§ **REQUIRED WORK**
Repeat all entries exactly.

Stored items:

--- START ---

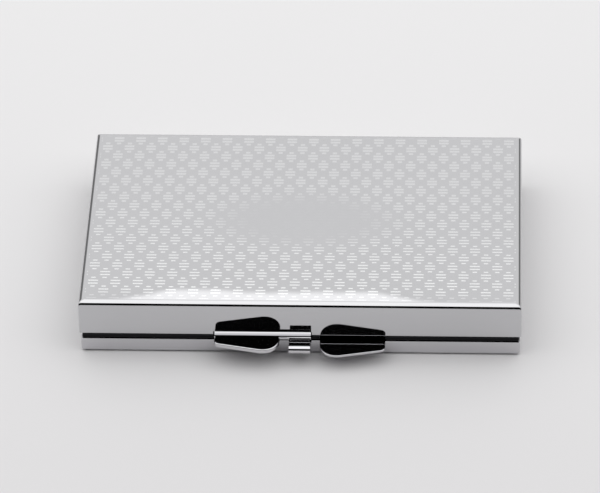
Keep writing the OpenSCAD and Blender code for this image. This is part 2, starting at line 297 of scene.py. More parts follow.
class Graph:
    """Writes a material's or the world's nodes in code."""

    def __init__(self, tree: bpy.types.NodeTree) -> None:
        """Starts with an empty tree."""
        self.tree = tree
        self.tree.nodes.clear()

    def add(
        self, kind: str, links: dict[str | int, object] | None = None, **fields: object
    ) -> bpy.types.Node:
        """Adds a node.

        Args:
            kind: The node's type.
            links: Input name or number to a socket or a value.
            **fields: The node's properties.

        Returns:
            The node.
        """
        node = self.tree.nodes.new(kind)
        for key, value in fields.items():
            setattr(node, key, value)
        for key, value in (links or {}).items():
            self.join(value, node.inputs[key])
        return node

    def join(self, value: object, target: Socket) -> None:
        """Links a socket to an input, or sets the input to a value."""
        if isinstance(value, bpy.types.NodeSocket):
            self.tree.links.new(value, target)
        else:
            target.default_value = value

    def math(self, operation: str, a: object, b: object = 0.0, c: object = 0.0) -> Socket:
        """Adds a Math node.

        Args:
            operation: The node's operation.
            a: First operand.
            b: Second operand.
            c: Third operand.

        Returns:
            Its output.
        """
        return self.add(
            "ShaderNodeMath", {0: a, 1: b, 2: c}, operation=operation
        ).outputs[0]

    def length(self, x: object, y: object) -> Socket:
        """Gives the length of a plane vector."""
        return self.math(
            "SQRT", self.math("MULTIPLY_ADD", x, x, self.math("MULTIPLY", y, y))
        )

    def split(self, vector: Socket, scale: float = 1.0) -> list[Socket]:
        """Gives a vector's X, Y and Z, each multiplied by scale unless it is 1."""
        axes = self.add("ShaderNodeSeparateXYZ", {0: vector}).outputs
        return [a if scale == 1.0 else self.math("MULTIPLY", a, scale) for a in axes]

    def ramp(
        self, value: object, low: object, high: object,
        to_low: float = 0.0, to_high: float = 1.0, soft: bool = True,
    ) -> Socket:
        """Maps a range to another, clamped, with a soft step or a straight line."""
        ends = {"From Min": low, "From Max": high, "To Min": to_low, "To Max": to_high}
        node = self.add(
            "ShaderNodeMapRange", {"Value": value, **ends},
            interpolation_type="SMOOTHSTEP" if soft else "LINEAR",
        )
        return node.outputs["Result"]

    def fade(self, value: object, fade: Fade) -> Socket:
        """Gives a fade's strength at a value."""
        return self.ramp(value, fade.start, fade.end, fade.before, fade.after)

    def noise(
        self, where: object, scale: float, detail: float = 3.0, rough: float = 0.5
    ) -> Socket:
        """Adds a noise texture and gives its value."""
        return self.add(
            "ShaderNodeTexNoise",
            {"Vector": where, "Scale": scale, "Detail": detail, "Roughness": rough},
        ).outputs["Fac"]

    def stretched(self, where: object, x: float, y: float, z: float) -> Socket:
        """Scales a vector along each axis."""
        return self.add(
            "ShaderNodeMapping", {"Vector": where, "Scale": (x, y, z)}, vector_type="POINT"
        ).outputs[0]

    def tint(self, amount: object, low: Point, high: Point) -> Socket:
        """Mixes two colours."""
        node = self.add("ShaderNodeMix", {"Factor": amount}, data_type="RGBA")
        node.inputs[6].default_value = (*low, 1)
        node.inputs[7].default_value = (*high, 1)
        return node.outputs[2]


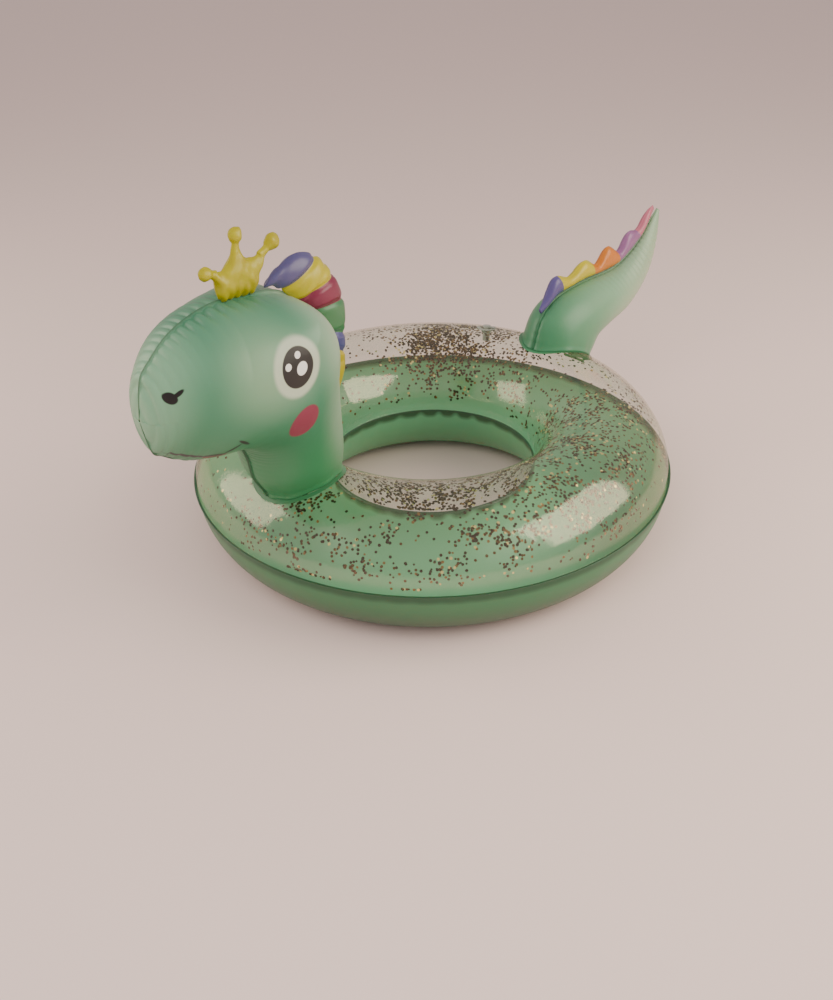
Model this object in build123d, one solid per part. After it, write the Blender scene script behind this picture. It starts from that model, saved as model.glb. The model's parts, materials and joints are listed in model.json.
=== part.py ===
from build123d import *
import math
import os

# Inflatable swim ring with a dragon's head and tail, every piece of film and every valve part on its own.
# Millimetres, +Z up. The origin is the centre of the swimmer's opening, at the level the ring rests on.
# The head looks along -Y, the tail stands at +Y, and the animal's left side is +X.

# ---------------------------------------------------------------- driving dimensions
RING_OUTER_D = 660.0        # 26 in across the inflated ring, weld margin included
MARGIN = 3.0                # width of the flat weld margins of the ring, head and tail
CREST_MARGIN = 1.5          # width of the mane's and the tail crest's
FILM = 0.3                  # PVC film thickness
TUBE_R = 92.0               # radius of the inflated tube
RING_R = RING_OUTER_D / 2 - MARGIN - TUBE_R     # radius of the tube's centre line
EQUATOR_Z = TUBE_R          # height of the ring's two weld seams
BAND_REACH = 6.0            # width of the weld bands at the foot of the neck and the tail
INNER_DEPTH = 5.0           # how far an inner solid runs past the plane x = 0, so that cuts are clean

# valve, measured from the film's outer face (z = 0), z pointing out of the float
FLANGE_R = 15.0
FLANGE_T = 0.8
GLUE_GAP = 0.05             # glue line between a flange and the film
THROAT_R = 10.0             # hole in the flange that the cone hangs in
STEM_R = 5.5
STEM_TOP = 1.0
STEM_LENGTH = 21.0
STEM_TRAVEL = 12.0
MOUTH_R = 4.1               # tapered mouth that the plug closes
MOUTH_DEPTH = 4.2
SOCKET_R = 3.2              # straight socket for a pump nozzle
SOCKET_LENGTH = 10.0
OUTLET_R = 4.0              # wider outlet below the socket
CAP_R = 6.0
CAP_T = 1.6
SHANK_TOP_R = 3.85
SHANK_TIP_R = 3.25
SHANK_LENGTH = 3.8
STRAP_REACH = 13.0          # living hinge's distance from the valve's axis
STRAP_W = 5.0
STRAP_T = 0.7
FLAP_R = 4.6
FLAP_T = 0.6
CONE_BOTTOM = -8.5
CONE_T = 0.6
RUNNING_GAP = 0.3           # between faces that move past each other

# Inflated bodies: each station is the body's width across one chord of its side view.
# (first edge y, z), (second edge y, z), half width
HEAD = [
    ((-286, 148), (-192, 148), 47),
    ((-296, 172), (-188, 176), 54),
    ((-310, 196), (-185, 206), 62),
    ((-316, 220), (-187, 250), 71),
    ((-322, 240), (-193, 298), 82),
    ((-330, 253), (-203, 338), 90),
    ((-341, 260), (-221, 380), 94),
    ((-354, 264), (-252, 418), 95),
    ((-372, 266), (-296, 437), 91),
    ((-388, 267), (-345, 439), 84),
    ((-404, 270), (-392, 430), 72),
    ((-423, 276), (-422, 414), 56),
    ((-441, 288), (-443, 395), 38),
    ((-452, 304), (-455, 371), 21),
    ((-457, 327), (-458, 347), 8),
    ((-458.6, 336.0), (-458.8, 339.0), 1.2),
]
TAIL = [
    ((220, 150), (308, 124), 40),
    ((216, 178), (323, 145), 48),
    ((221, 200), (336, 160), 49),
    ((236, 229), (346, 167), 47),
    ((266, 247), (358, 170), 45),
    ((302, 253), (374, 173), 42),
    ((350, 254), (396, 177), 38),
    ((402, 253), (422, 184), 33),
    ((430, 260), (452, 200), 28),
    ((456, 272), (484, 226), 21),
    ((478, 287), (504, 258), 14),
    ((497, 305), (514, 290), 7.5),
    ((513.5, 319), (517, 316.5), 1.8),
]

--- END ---

§ **ANSWER FOR THE TASK**
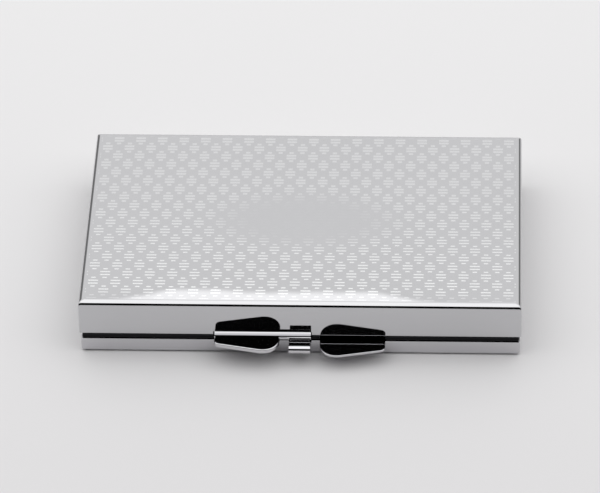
Keep writing the OpenSCAD and Blender code for this image. This is part 2, starting at line 297 of scene.py. More parts follow.
class Graph:
    """Writes a material's or the world's nodes in code."""

    def __init__(self, tree: bpy.types.NodeTree) -> None:
        """Starts with an empty tree."""
        self.tree = tree
        self.tree.nodes.clear()

    def add(
        self, kind: str, links: dict[str | int, object] | None = None, **fields: object
    ) -> bpy.types.Node:
        """Adds a node.

        Args:
            kind: The node's type.
            links: Input name or number to a socket or a value.
            **fields: The node's properties.

        Returns:
            The node.
        """
        node = self.tree.nodes.new(kind)
        for key, value in fields.items():
            setattr(node, key, value)
        for key, value in (links or {}).items():
            self.join(value, node.inputs[key])
        return node

    def join(self, value: object, target: Socket) -> None:
        """Links a socket to an input, or sets the input to a value."""
        if isinstance(value, bpy.types.NodeSocket):
            self.tree.links.new(value, target)
        else:
            target.default_value = value

    def math(self, operation: str, a: object, b: object = 0.0, c: object = 0.0) -> Socket:
        """Adds a Math node.

        Args:
            operation: The node's operation.
            a: First operand.
            b: Second operand.
            c: Third operand.

        Returns:
            Its output.
        """
        return self.add(
            "ShaderNodeMath", {0: a, 1: b, 2: c}, operation=operation
        ).outputs[0]

    def length(self, x: object, y: object) -> Socket:
        """Gives the length of a plane vector."""
        return self.math(
            "SQRT", self.math("MULTIPLY_ADD", x, x, self.math("MULTIPLY", y, y))
        )

    def split(self, vector: Socket, scale: float = 1.0) -> list[Socket]:
        """Gives a vector's X, Y and Z, each multiplied by scale unless it is 1."""
        axes = self.add("ShaderNodeSeparateXYZ", {0: vector}).outputs
        return [a if scale == 1.0 else self.math("MULTIPLY", a, scale) for a in axes]

    def ramp(
        self, value: object, low: object, high: object,
        to_low: float = 0.0, to_high: float = 1.0, soft: bool = True,
    ) -> Socket:
        """Maps a range to another, clamped, with a soft step or a straight line."""
        ends = {"From Min": low, "From Max": high, "To Min": to_low, "To Max": to_high}
        node = self.add(
            "ShaderNodeMapRange", {"Value": value, **ends},
            interpolation_type="SMOOTHSTEP" if soft else "LINEAR",
        )
        return node.outputs["Result"]

    def fade(self, value: object, fade: Fade) -> Socket:
        """Gives a fade's strength at a value."""
        return self.ramp(value, fade.start, fade.end, fade.before, fade.after)

    def noise(
        self, where: object, scale: float, detail: float = 3.0, rough: float = 0.5
    ) -> Socket:
        """Adds a noise texture and gives its value."""
        return self.add(
            "ShaderNodeTexNoise",
            {"Vector": where, "Scale": scale, "Detail": detail, "Roughness": rough},
        ).outputs["Fac"]

    def stretched(self, where: object, x: float, y: float, z: float) -> Socket:
        """Scales a vector along each axis."""
        return self.add(
            "ShaderNodeMapping", {"Vector": where, "Scale": (x, y, z)}, vector_type="POINT"
        ).outputs[0]

    def tint(self, amount: object, low: Point, high: Point) -> Socket:
        """Mixes two colours."""
        node = self.add("ShaderNodeMix", {"Factor": amount}, data_type="RGBA")
        node.inputs[6].default_value = (*low, 1)
        node.inputs[7].default_value = (*high, 1)
        return node.outputs[2]


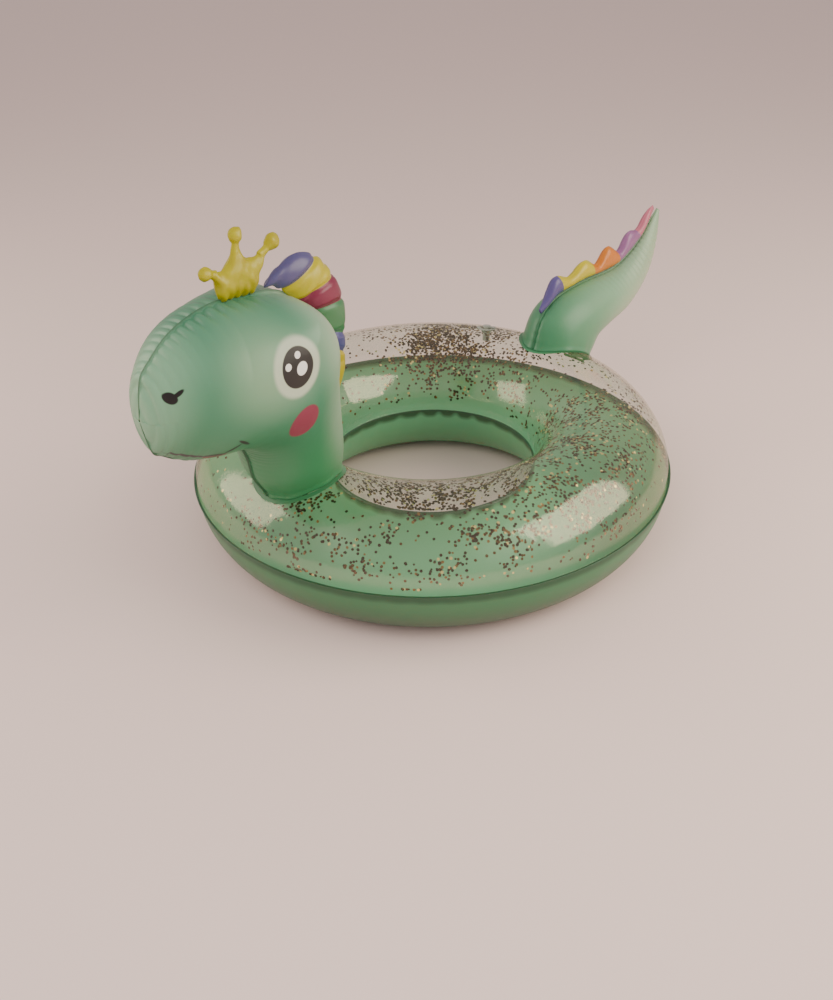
Model this object in build123d, one solid per part. After it, write the Blender scene script behind this picture. It starts from that model, saved as model.glb. The model's parts, materials and joints are listed in model.json.
=== part.py ===
from build123d import *
import math
import os

# Inflatable swim ring with a dragon's head and tail, every piece of film and every valve part on its own.
# Millimetres, +Z up. The origin is the centre of the swimmer's opening, at the level the ring rests on.
# The head looks along -Y, the tail stands at +Y, and the animal's left side is +X.

# ---------------------------------------------------------------- driving dimensions
RING_OUTER_D = 660.0        # 26 in across the inflated ring, weld margin included
MARGIN = 3.0                # width of the flat weld margins of the ring, head and tail
CREST_MARGIN = 1.5          # width of the mane's and the tail crest's
FILM = 0.3                  # PVC film thickness
TUBE_R = 92.0               # radius of the inflated tube
RING_R = RING_OUTER_D / 2 - MARGIN - TUBE_R     # radius of the tube's centre line
EQUATOR_Z = TUBE_R          # height of the ring's two weld seams
BAND_REACH = 6.0            # width of the weld bands at the foot of the neck and the tail
INNER_DEPTH = 5.0           # how far an inner solid runs past the plane x = 0, so that cuts are clean

# valve, measured from the film's outer face (z = 0), z pointing out of the float
FLANGE_R = 15.0
FLANGE_T = 0.8
GLUE_GAP = 0.05             # glue line between a flange and the film
THROAT_R = 10.0             # hole in the flange that the cone hangs in
STEM_R = 5.5
STEM_TOP = 1.0
STEM_LENGTH = 21.0
STEM_TRAVEL = 12.0
MOUTH_R = 4.1               # tapered mouth that the plug closes
MOUTH_DEPTH = 4.2
SOCKET_R = 3.2              # straight socket for a pump nozzle
SOCKET_LENGTH = 10.0
OUTLET_R = 4.0              # wider outlet below the socket
CAP_R = 6.0
CAP_T = 1.6
SHANK_TOP_R = 3.85
SHANK_TIP_R = 3.25
SHANK_LENGTH = 3.8
STRAP_REACH = 13.0          # living hinge's distance from the valve's axis
STRAP_W = 5.0
STRAP_T = 0.7
FLAP_R = 4.6
FLAP_T = 0.6
CONE_BOTTOM = -8.5
CONE_T = 0.6
RUNNING_GAP = 0.3           # between faces that move past each other

# Inflated bodies: each station is the body's width across one chord of its side view.
# (first edge y, z), (second edge y, z), half width
HEAD = [
    ((-286, 148), (-192, 148), 47),
    ((-296, 172), (-188, 176), 54),
    ((-310, 196), (-185, 206), 62),
    ((-316, 220), (-187, 250), 71),
    ((-322, 240), (-193, 298), 82),
    ((-330, 253), (-203, 338), 90),
    ((-341, 260), (-221, 380), 94),
    ((-354, 264), (-252, 418), 95),
    ((-372, 266), (-296, 437), 91),
    ((-388, 267), (-345, 439), 84),
    ((-404, 270), (-392, 430), 72),
    ((-423, 276), (-422, 414), 56),
    ((-441, 288), (-443, 395), 38),
    ((-452, 304), (-455, 371), 21),
    ((-457, 327), (-458, 347), 8),
    ((-458.6, 336.0), (-458.8, 339.0), 1.2),
]
TAIL = [
    ((220, 150), (308, 124), 40),
    ((216, 178), (323, 145), 48),
    ((221, 200), (336, 160), 49),
    ((236, 229), (346, 167), 47),
    ((266, 247), (358, 170), 45),
    ((302, 253), (374, 173), 42),
    ((350, 254), (396, 177), 38),
    ((402, 253), (422, 184), 33),
    ((430, 260), (452, 200), 28),
    ((456, 272), (484, 226), 21),
    ((478, 287), (504, 258), 14),
    ((497, 305), (514, 290), 7.5),
    ((513.5, 319), (517, 316.5), 1.8),
]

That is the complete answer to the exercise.